The terms will need to be individually reviewed so that similar terms can be considered for merging into a single concept (and alternative labels/synonyms might be created). To keep the number of terms more manageable for review, it’s best to review and edit the terms periodically, before completing the test-indexing of the entire sample set of content. Thus, developing the taxonomy of Subjects by means of test-indexing is an iterative process. You will probably see trends, patterns, and possibly subcategories emerge from the terms as you collect them. The initial terms that come out of test-indexing can be quite specific and then made broader later. It’s easy to edit specific terms into broader terms, while it is not possible to go the other direction without reviewing the content again. In some cases, you can identify the key terms from the tile of a document or the caption/description of an image, but often for text you need to read headings/subheadings and skim the text or look at an image.

Ideally, this test-indexing can be saved, so when actual indexing is done with the final taxonomy, the indexing work does not have to be repeated. But often this is often not possible. So, test-indexing should not be too thorough or laborious. Before I became a taxonomist, I was an indexer, so I am quite efficient at this task, and I enjoy it.

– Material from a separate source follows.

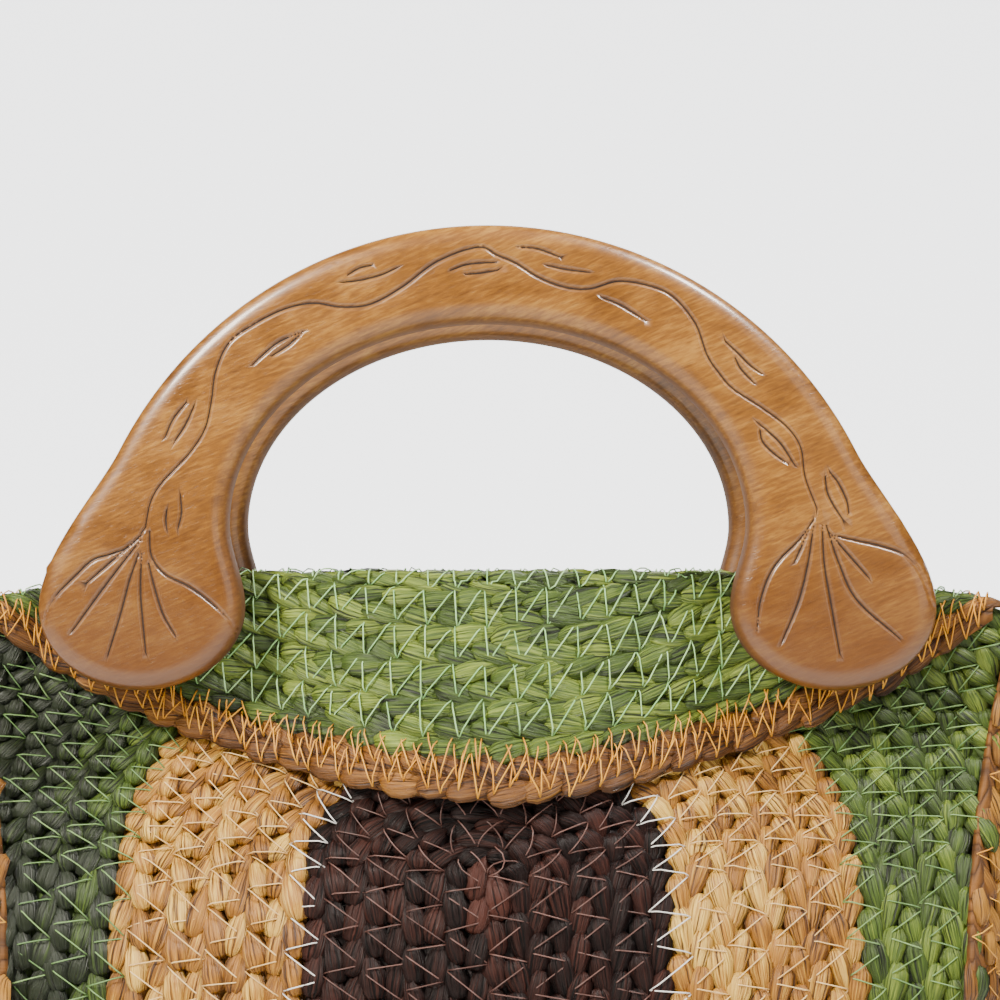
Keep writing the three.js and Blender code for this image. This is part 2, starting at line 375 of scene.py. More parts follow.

Keep in mind that a taxonomy should continue to get updated even after it is implemented. This is especially the case for the Subjects, as new content will introduce new topics not yet included within the Subject terms. Thus, the test-indexing need not be completely comprehensive. It is understood that more Subject terms will be added as needed later. What is important is that new terms are added only in accordance with established policy.